Start of Records for this task
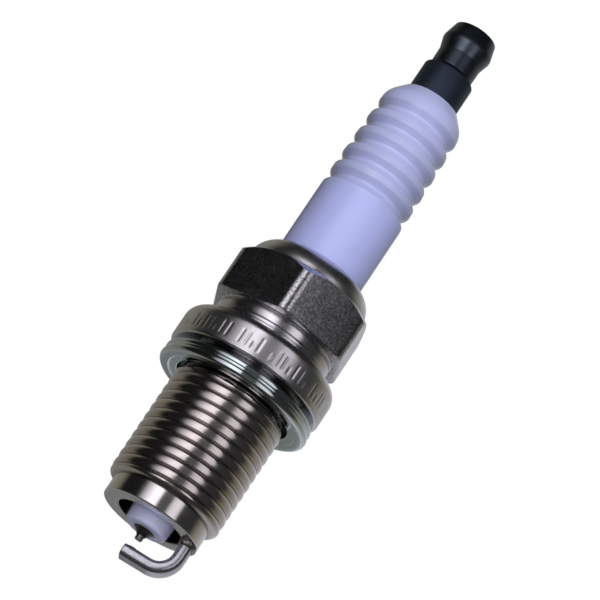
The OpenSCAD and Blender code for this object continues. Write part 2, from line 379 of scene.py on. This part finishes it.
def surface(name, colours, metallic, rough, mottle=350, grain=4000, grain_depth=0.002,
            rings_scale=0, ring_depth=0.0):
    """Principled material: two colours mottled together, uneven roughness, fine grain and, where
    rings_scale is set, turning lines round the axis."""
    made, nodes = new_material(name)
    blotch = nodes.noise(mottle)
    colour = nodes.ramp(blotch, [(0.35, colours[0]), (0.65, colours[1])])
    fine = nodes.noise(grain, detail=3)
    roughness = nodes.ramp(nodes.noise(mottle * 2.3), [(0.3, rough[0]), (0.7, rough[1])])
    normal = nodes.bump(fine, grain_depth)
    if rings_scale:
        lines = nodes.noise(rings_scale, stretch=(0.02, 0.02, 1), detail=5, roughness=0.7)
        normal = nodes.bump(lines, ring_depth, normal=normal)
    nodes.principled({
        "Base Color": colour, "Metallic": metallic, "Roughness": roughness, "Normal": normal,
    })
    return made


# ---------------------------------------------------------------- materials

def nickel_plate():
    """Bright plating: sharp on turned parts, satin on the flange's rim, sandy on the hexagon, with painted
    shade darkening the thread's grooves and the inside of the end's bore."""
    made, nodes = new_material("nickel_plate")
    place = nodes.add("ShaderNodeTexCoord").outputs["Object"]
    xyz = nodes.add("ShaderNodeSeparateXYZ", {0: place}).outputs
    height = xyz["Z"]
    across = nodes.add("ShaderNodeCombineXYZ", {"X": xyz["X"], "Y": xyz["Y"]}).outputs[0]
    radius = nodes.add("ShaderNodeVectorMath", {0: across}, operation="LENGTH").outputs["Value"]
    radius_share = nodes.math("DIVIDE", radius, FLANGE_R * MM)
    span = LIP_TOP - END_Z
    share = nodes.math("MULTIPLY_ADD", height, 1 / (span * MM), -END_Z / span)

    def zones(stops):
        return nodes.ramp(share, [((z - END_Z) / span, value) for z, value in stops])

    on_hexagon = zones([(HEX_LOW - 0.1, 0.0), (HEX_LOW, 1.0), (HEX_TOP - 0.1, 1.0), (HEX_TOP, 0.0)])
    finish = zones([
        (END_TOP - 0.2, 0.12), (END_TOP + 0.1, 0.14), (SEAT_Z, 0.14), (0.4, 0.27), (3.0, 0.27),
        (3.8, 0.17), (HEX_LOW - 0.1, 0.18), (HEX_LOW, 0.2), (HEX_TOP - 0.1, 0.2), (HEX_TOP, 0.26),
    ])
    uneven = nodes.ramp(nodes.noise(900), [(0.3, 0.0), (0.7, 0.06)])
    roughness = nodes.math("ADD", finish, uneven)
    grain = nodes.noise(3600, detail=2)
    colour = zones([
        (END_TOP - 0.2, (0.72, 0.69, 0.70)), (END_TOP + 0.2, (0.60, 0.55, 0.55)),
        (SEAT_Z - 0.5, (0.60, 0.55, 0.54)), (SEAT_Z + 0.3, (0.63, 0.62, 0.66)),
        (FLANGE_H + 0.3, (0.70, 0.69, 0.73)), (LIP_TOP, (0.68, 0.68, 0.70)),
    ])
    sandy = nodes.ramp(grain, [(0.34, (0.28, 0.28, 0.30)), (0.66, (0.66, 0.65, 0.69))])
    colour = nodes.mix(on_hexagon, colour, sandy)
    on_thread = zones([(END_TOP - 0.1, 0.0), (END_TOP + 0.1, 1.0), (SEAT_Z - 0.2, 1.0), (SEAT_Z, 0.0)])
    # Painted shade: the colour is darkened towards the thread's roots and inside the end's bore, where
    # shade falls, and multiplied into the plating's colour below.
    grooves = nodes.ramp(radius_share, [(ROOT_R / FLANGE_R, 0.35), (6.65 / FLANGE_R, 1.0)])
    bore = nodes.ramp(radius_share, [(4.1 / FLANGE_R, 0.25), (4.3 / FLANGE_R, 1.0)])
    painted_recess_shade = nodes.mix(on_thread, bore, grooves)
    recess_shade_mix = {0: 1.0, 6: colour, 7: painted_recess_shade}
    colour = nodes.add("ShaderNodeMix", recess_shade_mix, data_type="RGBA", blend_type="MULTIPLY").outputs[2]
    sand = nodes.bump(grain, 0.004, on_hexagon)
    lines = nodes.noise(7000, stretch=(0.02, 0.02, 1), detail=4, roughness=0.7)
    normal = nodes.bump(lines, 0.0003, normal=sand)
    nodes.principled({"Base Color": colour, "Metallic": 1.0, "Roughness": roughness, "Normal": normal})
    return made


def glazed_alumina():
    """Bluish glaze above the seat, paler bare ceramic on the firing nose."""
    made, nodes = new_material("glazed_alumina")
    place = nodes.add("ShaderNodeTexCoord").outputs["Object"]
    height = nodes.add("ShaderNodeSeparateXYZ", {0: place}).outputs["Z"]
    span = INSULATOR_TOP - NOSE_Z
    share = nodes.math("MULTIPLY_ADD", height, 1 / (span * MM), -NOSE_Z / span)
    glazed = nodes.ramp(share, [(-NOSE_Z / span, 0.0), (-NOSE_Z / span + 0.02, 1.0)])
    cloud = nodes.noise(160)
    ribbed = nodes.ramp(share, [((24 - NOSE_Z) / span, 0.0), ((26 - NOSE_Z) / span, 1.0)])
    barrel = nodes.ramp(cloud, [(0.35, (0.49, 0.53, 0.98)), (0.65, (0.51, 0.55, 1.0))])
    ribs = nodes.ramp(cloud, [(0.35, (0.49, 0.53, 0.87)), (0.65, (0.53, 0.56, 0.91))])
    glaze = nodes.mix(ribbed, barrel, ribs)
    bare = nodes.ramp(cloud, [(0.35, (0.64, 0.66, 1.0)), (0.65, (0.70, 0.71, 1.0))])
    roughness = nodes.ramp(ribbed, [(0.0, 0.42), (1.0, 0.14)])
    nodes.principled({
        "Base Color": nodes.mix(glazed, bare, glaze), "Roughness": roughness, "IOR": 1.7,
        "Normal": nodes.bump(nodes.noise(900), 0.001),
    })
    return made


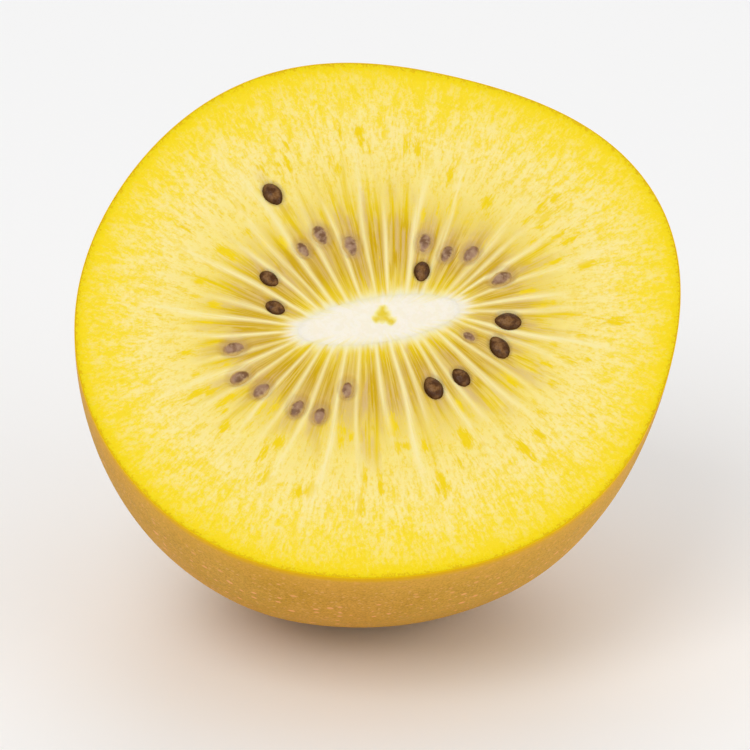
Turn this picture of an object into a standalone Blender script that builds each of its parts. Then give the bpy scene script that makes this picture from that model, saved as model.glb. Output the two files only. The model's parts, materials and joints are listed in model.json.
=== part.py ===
End of Records for this task
## [Your goal]
Reproduce the whole listing word for word.

## [Answer in full]
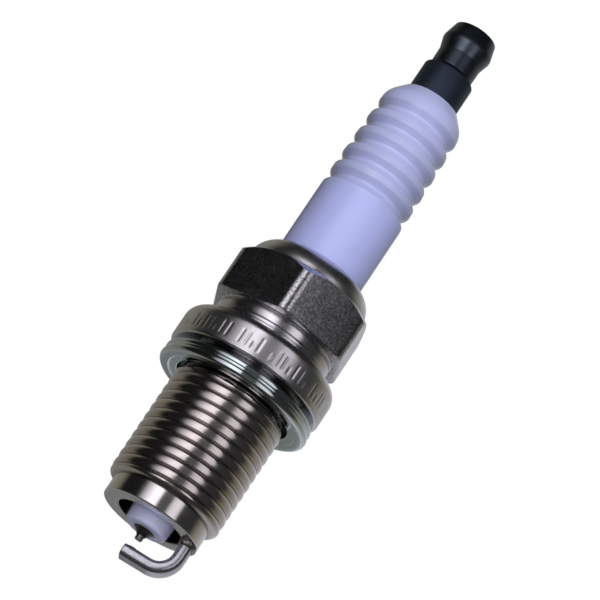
The OpenSCAD and Blender code for this object continues. Write part 2, from line 379 of scene.py on. This part finishes it.
def surface(name, colours, metallic, rough, mottle=350, grain=4000, grain_depth=0.002,
            rings_scale=0, ring_depth=0.0):
    """Principled material: two colours mottled together, uneven roughness, fine grain and, where
    rings_scale is set, turning lines round the axis."""
    made, nodes = new_material(name)
    blotch = nodes.noise(mottle)
    colour = nodes.ramp(blotch, [(0.35, colours[0]), (0.65, colours[1])])
    fine = nodes.noise(grain, detail=3)
    roughness = nodes.ramp(nodes.noise(mottle * 2.3), [(0.3, rough[0]), (0.7, rough[1])])
    normal = nodes.bump(fine, grain_depth)
    if rings_scale:
        lines = nodes.noise(rings_scale, stretch=(0.02, 0.02, 1), detail=5, roughness=0.7)
        normal = nodes.bump(lines, ring_depth, normal=normal)
    nodes.principled({
        "Base Color": colour, "Metallic": metallic, "Roughness": roughness, "Normal": normal,
    })
    return made


# ---------------------------------------------------------------- materials

def nickel_plate():
    """Bright plating: sharp on turned parts, satin on the flange's rim, sandy on the hexagon, with painted
    shade darkening the thread's grooves and the inside of the end's bore."""
    made, nodes = new_material("nickel_plate")
    place = nodes.add("ShaderNodeTexCoord").outputs["Object"]
    xyz = nodes.add("ShaderNodeSeparateXYZ", {0: place}).outputs
    height = xyz["Z"]
    across = nodes.add("ShaderNodeCombineXYZ", {"X": xyz["X"], "Y": xyz["Y"]}).outputs[0]
    radius = nodes.add("ShaderNodeVectorMath", {0: across}, operation="LENGTH").outputs["Value"]
    radius_share = nodes.math("DIVIDE", radius, FLANGE_R * MM)
    span = LIP_TOP - END_Z
    share = nodes.math("MULTIPLY_ADD", height, 1 / (span * MM), -END_Z / span)

    def zones(stops):
        return nodes.ramp(share, [((z - END_Z) / span, value) for z, value in stops])

    on_hexagon = zones([(HEX_LOW - 0.1, 0.0), (HEX_LOW, 1.0), (HEX_TOP - 0.1, 1.0), (HEX_TOP, 0.0)])
    finish = zones([
        (END_TOP - 0.2, 0.12), (END_TOP + 0.1, 0.14), (SEAT_Z, 0.14), (0.4, 0.27), (3.0, 0.27),
        (3.8, 0.17), (HEX_LOW - 0.1, 0.18), (HEX_LOW, 0.2), (HEX_TOP - 0.1, 0.2), (HEX_TOP, 0.26),
    ])
    uneven = nodes.ramp(nodes.noise(900), [(0.3, 0.0), (0.7, 0.06)])
    roughness = nodes.math("ADD", finish, uneven)
    grain = nodes.noise(3600, detail=2)
    colour = zones([
        (END_TOP - 0.2, (0.72, 0.69, 0.70)), (END_TOP + 0.2, (0.60, 0.55, 0.55)),
        (SEAT_Z - 0.5, (0.60, 0.55, 0.54)), (SEAT_Z + 0.3, (0.63, 0.62, 0.66)),
        (FLANGE_H + 0.3, (0.70, 0.69, 0.73)), (LIP_TOP, (0.68, 0.68, 0.70)),
    ])
    sandy = nodes.ramp(grain, [(0.34, (0.28, 0.28, 0.30)), (0.66, (0.66, 0.65, 0.69))])
    colour = nodes.mix(on_hexagon, colour, sandy)
    on_thread = zones([(END_TOP - 0.1, 0.0), (END_TOP + 0.1, 1.0), (SEAT_Z - 0.2, 1.0), (SEAT_Z, 0.0)])
    # Painted shade: the colour is darkened towards the thread's roots and inside the end's bore, where
    # shade falls, and multiplied into the plating's colour below.
    grooves = nodes.ramp(radius_share, [(ROOT_R / FLANGE_R, 0.35), (6.65 / FLANGE_R, 1.0)])
    bore = nodes.ramp(radius_share, [(4.1 / FLANGE_R, 0.25), (4.3 / FLANGE_R, 1.0)])
    painted_recess_shade = nodes.mix(on_thread, bore, grooves)
    recess_shade_mix = {0: 1.0, 6: colour, 7: painted_recess_shade}
    colour = nodes.add("ShaderNodeMix", recess_shade_mix, data_type="RGBA", blend_type="MULTIPLY").outputs[2]
    sand = nodes.bump(grain, 0.004, on_hexagon)
    lines = nodes.noise(7000, stretch=(0.02, 0.02, 1), detail=4, roughness=0.7)
    normal = nodes.bump(lines, 0.0003, normal=sand)
    nodes.principled({"Base Color": colour, "Metallic": 1.0, "Roughness": roughness, "Normal": normal})
    return made


def glazed_alumina():
    """Bluish glaze above the seat, paler bare ceramic on the firing nose."""
    made, nodes = new_material("glazed_alumina")
    place = nodes.add("ShaderNodeTexCoord").outputs["Object"]
    height = nodes.add("ShaderNodeSeparateXYZ", {0: place}).outputs["Z"]
    span = INSULATOR_TOP - NOSE_Z
    share = nodes.math("MULTIPLY_ADD", height, 1 / (span * MM), -NOSE_Z / span)
    glazed = nodes.ramp(share, [(-NOSE_Z / span, 0.0), (-NOSE_Z / span + 0.02, 1.0)])
    cloud = nodes.noise(160)
    ribbed = nodes.ramp(share, [((24 - NOSE_Z) / span, 0.0), ((26 - NOSE_Z) / span, 1.0)])
    barrel = nodes.ramp(cloud, [(0.35, (0.49, 0.53, 0.98)), (0.65, (0.51, 0.55, 1.0))])
    ribs = nodes.ramp(cloud, [(0.35, (0.49, 0.53, 0.87)), (0.65, (0.53, 0.56, 0.91))])
    glaze = nodes.mix(ribbed, barrel, ribs)
    bare = nodes.ramp(cloud, [(0.35, (0.64, 0.66, 1.0)), (0.65, (0.70, 0.71, 1.0))])
    roughness = nodes.ramp(ribbed, [(0.0, 0.42), (1.0, 0.14)])
    nodes.principled({
        "Base Color": nodes.mix(glazed, bare, glaze), "Roughness": roughness, "IOR": 1.7,
        "Normal": nodes.bump(nodes.noise(900), 0.001),
    })
    return made


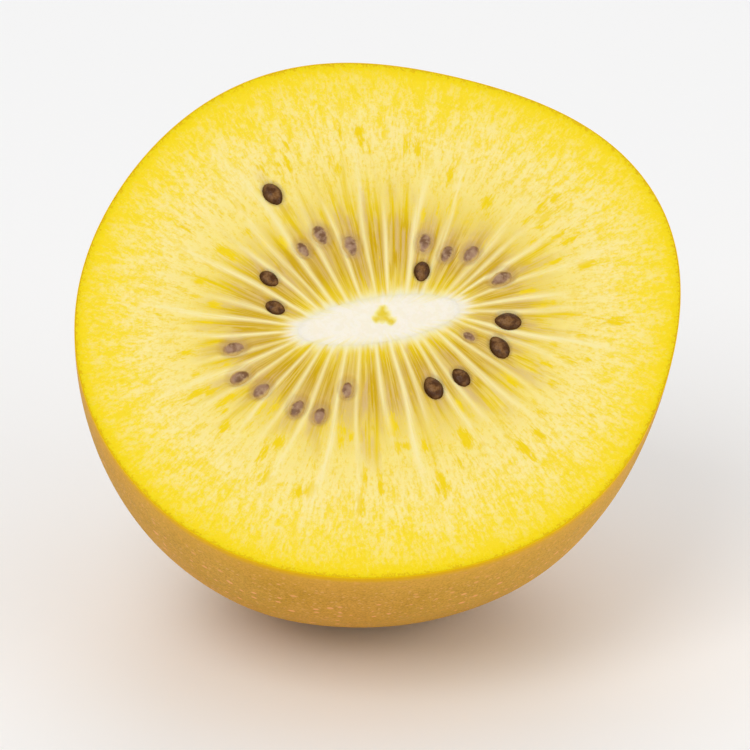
Turn this picture of an object into a standalone Blender script that builds each of its parts. Then give the bpy scene script that makes this picture from that model, saved as model.glb. Output the two files only. The model's parts, materials and joints are listed in model.json.
=== part.py ===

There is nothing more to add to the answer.